An all-purpose set of golden files can be used to test different types of benchmarks. Since this set may be used to test each of the different types of benchmarks, you should include ideal documents that are suitable for extraction, classification, and separation.

For example, you should not include a document that is easily classified based on layout, but returns poor recognition results because it was poorly scanned.

Note You cannot include PDF documents in this document set if you plan on using this benchmark set to test separation.
Tip Consider renaming your documents so that they include the class name where they belong. This makes assigning a class significantly easier because you do not need to open and view each document in the Document Viewer.

You can create and all-purpose golden files document set by following these steps:

  1. Open the Documents window if it is not already open.
  2. Add a new document set that includes the documents you want to include in your golden files, ensuring that you provide a descriptive name for the document subset such as "All-Purpose Golden Files."

    A new document set is added to the Documents window and expands so you can see its document subsets automatically.

  3. Convert your new document set to a benchmark set.

    The document set type changes so that you can assign a classification for each document in the document set.

  4. If a different view is in use, switch to the List view Documents Window - Flat View icon.
  5. Assign a class for all documents in your benchmark set.

    Each document is assigned a class for comparison after classification.

  6. Click in the "All-Purpose Golden Files" document subset and click Select All Select All icon from the toolbar or press Ctrl + A.

    All documents in the selected document subset are selected in the List view.

  7. Optionally, if your documents already have recognition data, right-click the selected documents, and then Clear Classification & Extraction Data Clear Document Data icon.

    If you are not sure whether your documents have recognition data or not, perform this step anyway.

    This removes any existing classification or extraction data and provides you with a clean state so you can build your golden files.

  8. Press F4 to perform recognition for the selected documents using the default recognition engine.

    If you want to select a different recognition engine, right-click the selected "All-Purpose Golden Files" documents, click Recognize Recognize icon on the shortcut menu, and then select the desired recognition engine from the submenu.

    A progress bar is displayed showing the recognition progress.

  9. On the document shortcut menu, click Classify Test - Classify Selection icon.

    Each document in the benchmark set is assigned a classification result based on your project settings and training documents if available.

  10. Once again, click Select All Select All icon for your "All-Purpose Golden Files" document subset, and then click Save All Save Document Set icon.
    Tip To ensure you do not lose any changes, save your documents regularly.

    All changes to the documents are saved.

  11. Compare the classification result for each document against its assigned class. If any do not match, confirm that the assigned class is correct. If the assigned class is correct, then add the mismatched to the Classification Set and repeat steps 6 - 10 until the classification result matches the assigned class for all documents in your benchmark set.
  12. If you added any documents to your Classification Set, train your project. From the Ribbon Process tab, in the Train group, select Separation & Classification Train - Classification icon.
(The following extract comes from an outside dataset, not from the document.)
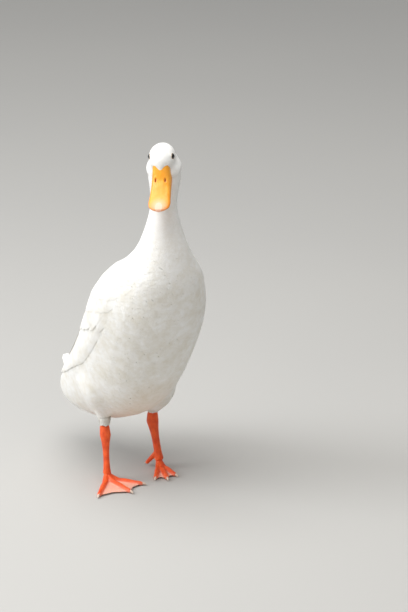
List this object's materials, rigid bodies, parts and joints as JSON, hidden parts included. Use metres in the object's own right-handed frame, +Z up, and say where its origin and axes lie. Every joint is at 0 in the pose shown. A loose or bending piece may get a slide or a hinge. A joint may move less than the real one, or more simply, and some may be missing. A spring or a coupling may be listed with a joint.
{
  "type": "duck",
  "caption": "Life-size white farmyard duck, standing on both webbed feet with its head turned to its right; closed bill, folded wings and short tail; a still model that rests on a floor",
  "frame": {"origin": "on the floor, at the middle of the base of the bounding box", "axes": "+Z up; the duck faces -Y, its tail points to +Y and its left side is +X"},
  "size_m": [0.1714, 0.3388, 0.5317],
  "materials": {
    "plumage": "soft white feathers, matte",
    "bill": "orange-yellow horny skin, satin",
    "nail": "pale pinkish horn, satin",
    "eye": "wet dark eye, high gloss",
    "leg": "orange scaly skin, satin",
    "claw": "pale horn, satin"
  },
  "bodies": {
    "root": {"head": "plumage", "neck_upper": "plumage", "neck_lower": "plumage", "trunk": "plumage", "tail": "plumage", "bill_upper": "bill", "bill_nail": "nail", "bill_lower": "bill", "eye_right": "eye", "wing_right": "plumage", "wing_tip_right": "plumage", "thigh_right": "plumage", "shank_right": "leg", "foot_right": "leg", "hind_toe_right": "leg", "claw_inner_right": "claw", "claw_middle_right": "claw", "claw_outer_right": "claw", "claw_hind_right": "claw", "eye_left": "eye", "wing_left": "plumage", "wing_tip_left": "plumage", "thigh_left": "plumage", "shank_left": "leg", "foot_left": "leg", "hind_toe_left": "leg", "claw_inner_left": "claw", "claw_middle_left": "claw", "claw_outer_left": "claw", "claw_hind_left": "claw"}
  },
  "joints": []
}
    A progress bar is displayed showing the training progress.

  13. If your project is configured for separation, you can now test your separation settings. From the Ribbon Process tab, in the Test group, click Separate Test - Separate Selection icon.
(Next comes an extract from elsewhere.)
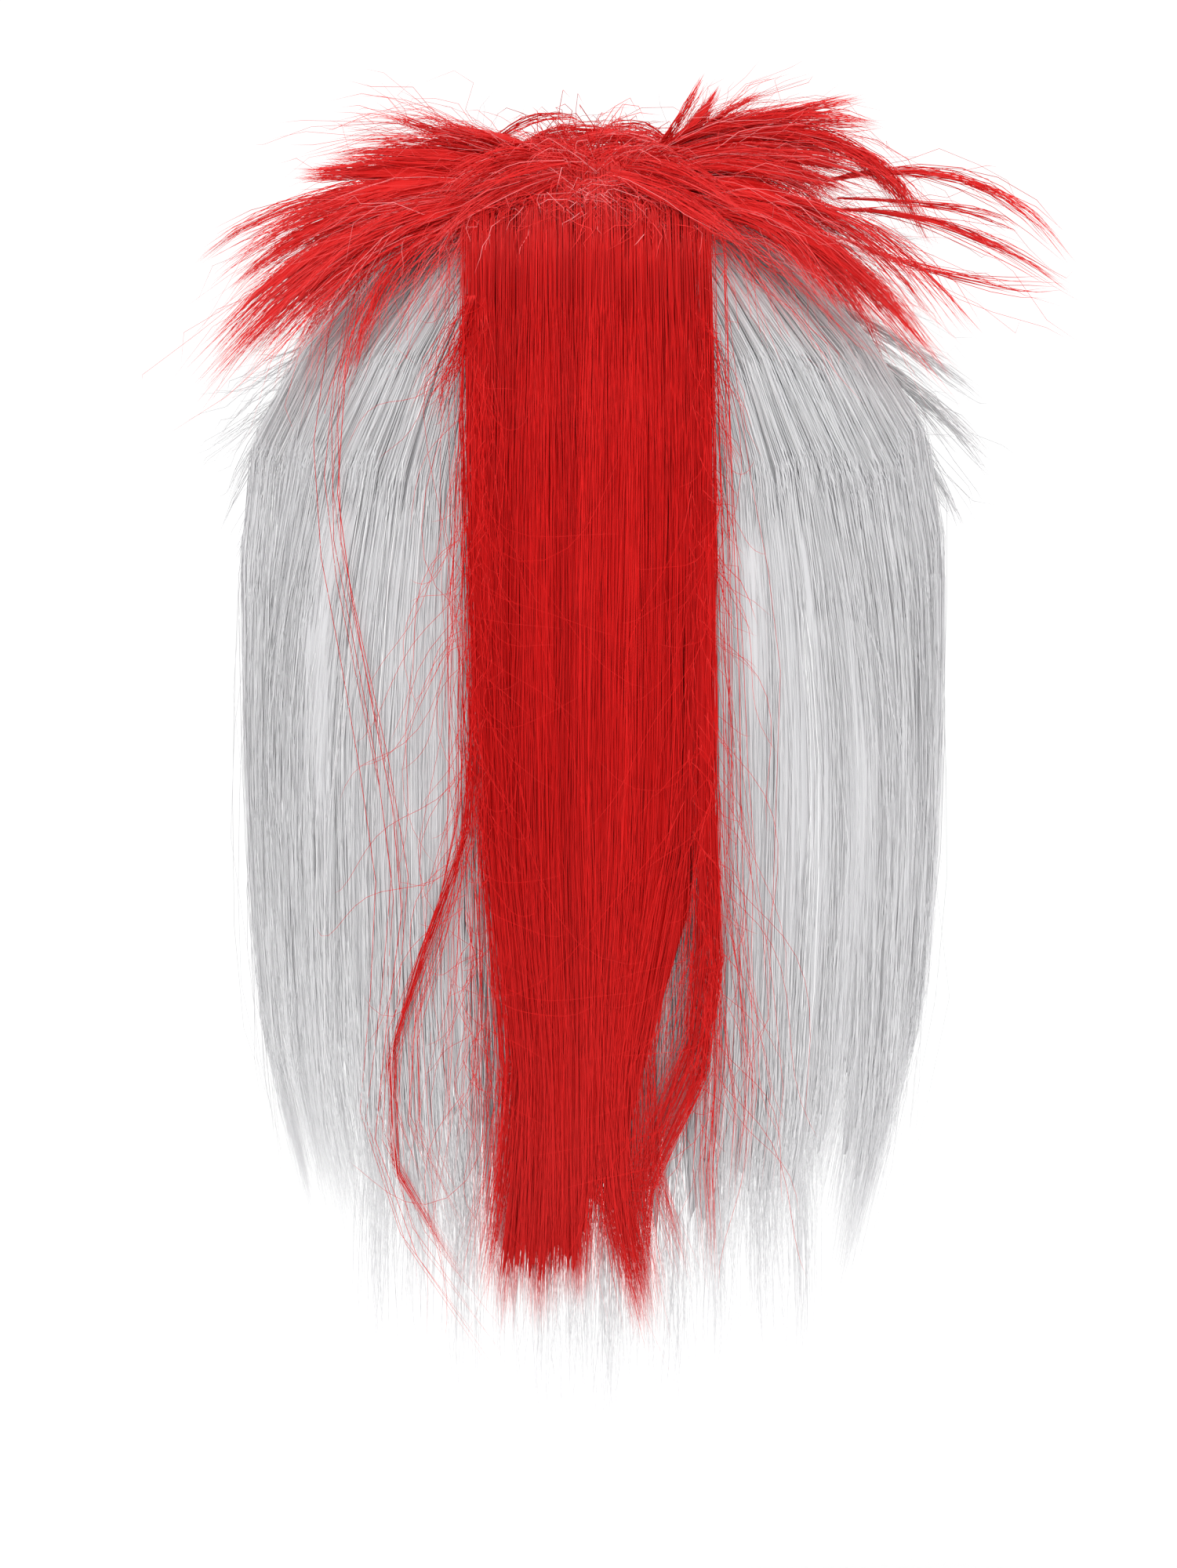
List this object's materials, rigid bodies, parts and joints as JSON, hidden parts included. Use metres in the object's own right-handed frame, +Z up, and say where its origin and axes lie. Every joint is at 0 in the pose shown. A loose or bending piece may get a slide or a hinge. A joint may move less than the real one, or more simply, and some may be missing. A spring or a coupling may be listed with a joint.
{
  "type": "mullet wig",
  "caption": "Mullet wig of long-pile faux fur on a cloth cap: short spiky red hair on top, a long red stripe down the back and long white hair at the sides and nape.",
  "frame": {"origin": "where the crown of the head touches the inside of the cap", "axes": "+Z up as worn, the face looks along -Y, the wearer's left is +X"},
  "size_m": [0.2331, 0.2321, 0.3501],
  "materials": {
    "cap_cloth": "matt knitted backing cloth",
    "red_hair": "long straight faux fur with a soft satin shine",
    "white_hair": "long straight faux fur with a soft satin shine"
  },
  "bodies": {
    "root": {"cap": "cap_cloth", "red_crown_left": "red_hair", "red_crown_right": "red_hair", "red_fringe": "red_hair", "red_tail": "red_hair", "white_front_left": "white_hair", "white_front_right": "white_hair", "white_side_left": "white_hair", "white_side_right": "white_hair", "white_curtain_left": "white_hair", "white_curtain_right": "white_hair", "white_nape": "white_hair"}
  },
  "joints": []
}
    The Document Separation Results window is displayed showing the separation results.

  14. If the separation results do not match your document structure, review your document separation settings on the Project Settings - Document Separation tab.
    Tip If you are using trainable document separation, ensure that the Project Settings - Classification tab is configured to "Classify each page" for each classifier used in your project.
  15. Repeat steps 13 and 14 until your separation results are as desired.
  16. Now that your classification results and separation results are correct, you can work on your extraction results. Once again, click Select All Select All icon for your "All-Purpose Golden Files" document subset.

    This selects all documents in your subset.
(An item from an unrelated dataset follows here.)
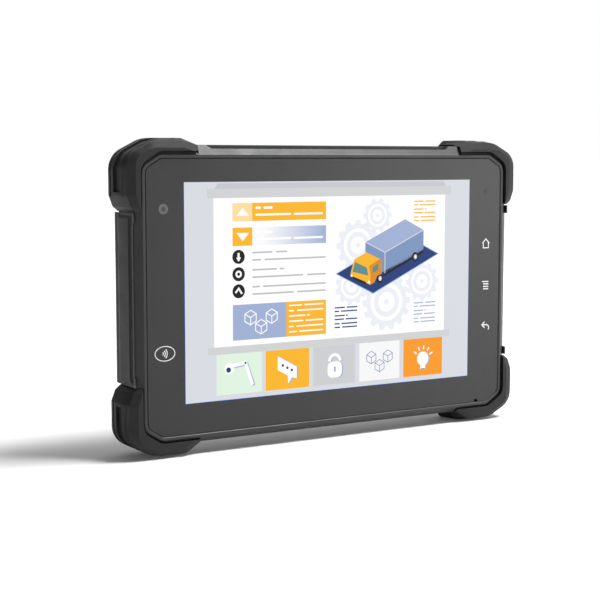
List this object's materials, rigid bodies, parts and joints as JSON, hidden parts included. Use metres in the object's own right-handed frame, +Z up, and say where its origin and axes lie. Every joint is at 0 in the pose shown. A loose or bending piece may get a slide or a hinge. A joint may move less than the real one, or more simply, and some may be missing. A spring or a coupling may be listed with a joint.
{
  "type": "data collector",
  "caption": "Rugged handheld data collector tablet with glass front, corner bumpers, hinged port door, screwed expansion cover and top keys.",
  "frame": {"origin": "middle of the footprint, under the bottom bumpers, with the tablet standing upright", "axes": "+X to the right seen from the front, -Y out of the screen, +Z up"},
  "size_m": [0.2064, 0.03, 0.1354],
  "materials": {
    "bezel": "fine moulded texture",
    "housing": "fine moulded texture",
    "glass": "polished, dark printed border",
    "display": "lit screen picture",
    "bumper": "matt moulded rubber",
    "seal": "black soft rubber",
    "steel": "satin",
    "chassis": "cast, bead blasted",
    "board": "solder mask",
    "battery": "shrink wrap",
    "copper": "bare copper",
    "brass": "turned brass",
    "ceramic": "fired ceramic"
  },
  "bodies": {
    "case": {"front_bezel": "bezel", "cover_glass": "glass", "glass_gasket": "seal", "display_module": "display", "housing_seal": "seal", "mid_chassis": "chassis", "rear_housing": "housing", "bumper_top_left": "bumper", "bumper_bottom_left": "bumper", "bumper_top_right": "bumper", "bumper_bottom_right": "bumper", "port_door_pin": "steel", "expansion_cover": "bumper", "expansion_cover_seal": "seal", "expansion_cover_screw_1": "steel", "expansion_cover_screw_2": "steel", "usb_port": "steel", "audio_jack": "steel", "memory_card_socket": "steel", "sim_card_socket": "steel", "port_board": "board", "sim_board": "board", "key_board": "board", "main_board": "board", "processor_shield": "steel", "heat_spreader": "copper", "modem_shield": "steel", "battery_pack": "battery", "front_camera": "seal", "contactless_antenna": "copper", "soft_key_sensor": "board", "status_light_board": "board", "front_microphone": "steel", "loudspeaker": "seal", "speaker_mesh": "steel", "gnss_antenna": "ceramic", "cellular_antenna": "copper", "wireless_antenna": "copper", "pressure_vent": "seal", "dock_connector": "seal", "mount_insert_1": "brass", "mount_insert_2": "brass", "mount_insert_3": "brass", "mount_insert_4": "brass", "rear_screw_1": "steel", "rear_screw_2": "steel", "rear_screw_3": "steel", "rear_screw_4": "steel", "rear_screw_5": "steel", "rear_screw_6": "steel", "rear_screw_7": "steel", "rear_screw_8": "steel"},
    "port_door": {"port_door": "bumper", "port_door_seal": "seal"},
    "function_key": {"function_key": "bumper"},
    "volume_down_key": {"volume_down_key": "bumper"},
    "volume_up_key": {"volume_up_key": "bumper"},
    "power_key": {"power_key": "bumper"}
  },
  "joints": [
    {"name": "port_door_hinge", "type": "hinge", "parent": "case", "child": "port_door", "pos_m": [-0.0968, 0.00765, 0.0678], "axis": [0, 0, -1], "range_deg": [0, 110]},
    {"name": "function_key_press", "type": "slide", "parent": "case", "child": "function_key", "axis": [0, 0, -1], "range_m": [0, 0.0006], "stiffness_N_per_m": 1500},
    {"name": "volume_down_key_press", "type": "slide", "parent": "case", "child": "volume_down_key", "axis": [0, 0, -1], "range_m": [0, 0.0006], "stiffness_N_per_m": 1500},
    {"name": "volume_up_key_press", "type": "slide", "parent": "case", "child": "volume_up_key", "axis": [0, 0, -1], "range_m": [0, 0.0006], "stiffness_N_per_m": 1500},
    {"name": "power_key_press", "type": "slide", "parent": "case", "child": "power_key", "axis": [0, 0, -1], "range_m": [0, 0.0006], "stiffness_N_per_m": 1500}
  ]
}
  17. Right-click the selected documents, and then click Extract Test - Extract Selection icon on the shortcut menu.

    Alternatively, you can skip this step and manually classify and extract the documents in Test Validation.

    A progress bar is displayed showing the extraction progress.

  18. You can view your extraction results by opening the Extraction Results window.

    If you have five or fewer fields on your documents, you can also add field columns to the List View in the Documents window. This does not however, give you any information about the confidence or alternatives.

    The confidence of each extraction result is displayed in the Extraction Results window so that you see what needs improvement.

  19. If the extraction results for any document are incorrect, add that document to the Extraction Set.
  20. Since your Extraction Set is modified, retrain your project. From the Ribbon Process tab, in the Train group, select Extraction Train - Extraction icon.

    A progress bar is displayed showing the training progress.

  21. Repeat steps 13 - 17 until you are happy your extraction results and you are ready to validate your documents.
    Note Even if a document is in the Extraction Set, some fields can still be missed. This is not a problem because can fix them in Test Validation.
  22. On the Ribbon Process tab, in the Test group, select Validate Test - Validation icon.

    If your project has more than one validation step configured, you can select the desired step from the submenu.

    The Test Validation window opens and is similar to the Kofax Transformation -Validation module.

  23. Process each document by validating each field that was not extracted correctly.
  24. On the Batch menu in Test Validation, select Exit to return to the main Project Builder window.
  25. Once again, click Select All Select All icon for your "All-Purpose Golden Files" document subset, and then click Save All Save Document Set icon.
  26. On the Ribbon Project tab, in the File group, click Save Project Project Settings icon.
    Tip Create a backup copy of your processed golden files. This ensures that you can always access the backup copy if something happens to the working copy.

    Your project is saved and your golden files are now ready for performing Separation, Classification or Extraction benchmarks.